Once your vacuum is all tuned up, it’s time to start vacuuming. Most vacuums have a pile height setting for different levels of carpet.  You will need to be one with your vacuum and listen to how the beater bar is reacting with the carpet fibers. You want the beater bar on the bottom of the vacuum to gently hit the tops of the fibers, vibrating the soil upward. If the beater bar is set too low your vacuum will usually alert you by sounding of bogged down and you may lose beater bar rotation due to strain on the belt. If the vacuum is set at too high of a pile height you will hear the vacuum revving high and you will not hear beater bar interact with the carpet fibers.

Observe the surface your trying to vacuum.  Take mental note of entry ways, main walking paths, and even where you sit in your favorite chair.  These are the areas you will need to concentrate on and slow your vacuuming pace through.  Vacuuming in not an aerobic exercise! The slower you vacuum the more debris you’re going to remove from the carpet fibers. You need to give the beater bar time to separate the fibers and vibrate the soil out to be inhaled by the vacuum.  Try to go slow in the traffic areas and if you feel the need to speed up somewhere, do to it next to a wall or in a less traveled area. Don’t forget about your carpet edges.  The carpet beside the baseboard often gets missed by your vacuum and will collect a lot of contaminants settling there through your home’s air filtration patterns.

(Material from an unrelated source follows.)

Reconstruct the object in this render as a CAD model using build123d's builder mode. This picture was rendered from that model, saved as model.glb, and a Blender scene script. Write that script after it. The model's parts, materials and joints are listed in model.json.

Buy a carpet rake.  The brand that I like best is by the company Grandi Groom.  A carpet rake will remove all foot prints and vacuum marks and leave you with a visually even and cleaner looking carpeting.  When used before vacuuming the rake can break apart deep soils and sand to allow for more productive soil removal. If you have an area rug with fringe the Grandi Groom will make it stick straight in seconds.

In the professional arena I have a record of 15 pounds of sand removed from one customer’s living room. I was vacuuming with two vacuums, one in each hand, for a good hour straight with several vacuum bags used. While vacuuming I crawled the vacuums slowly, barely moving across the area to pick up as much as possible.  Anyone who has ripped up a carpet from a home will tell you how amazing it is that there was so much fine sand filtered under their carpet and pad.

Vacuuming once a week is fine for most homes.  In some homes with large dogs I recommend vacuuming once a day.  Pet hair and dander will pack itself into the carpet and leave a “dog smell” in your home.  The more frequently and thoroughly you vacuum, the better the home will smell.  Pet hair can become braided in the carpet fiber and be difficult to remove.  There are multiple carpet fresh powders on the market that require you sprinkle the powder onto the carpet and then vacuum it out.  However, I do not recommend applying powders to your carpet because it is actually quite difficult to completely remove with a standard vacuum.  The remaining powder will act as dry soil scratching the carpet fibers and most of these products also contain chemicals that can negatively affect your indoor air quality.

After you have completed your vacuuming for the day, check out your bounty!  With bag less vacuums you can easily observe all of the debris that you removed from your carpet.  Take pride in your work, pat yourself on the back and enjoy your freshly vacuumed floors!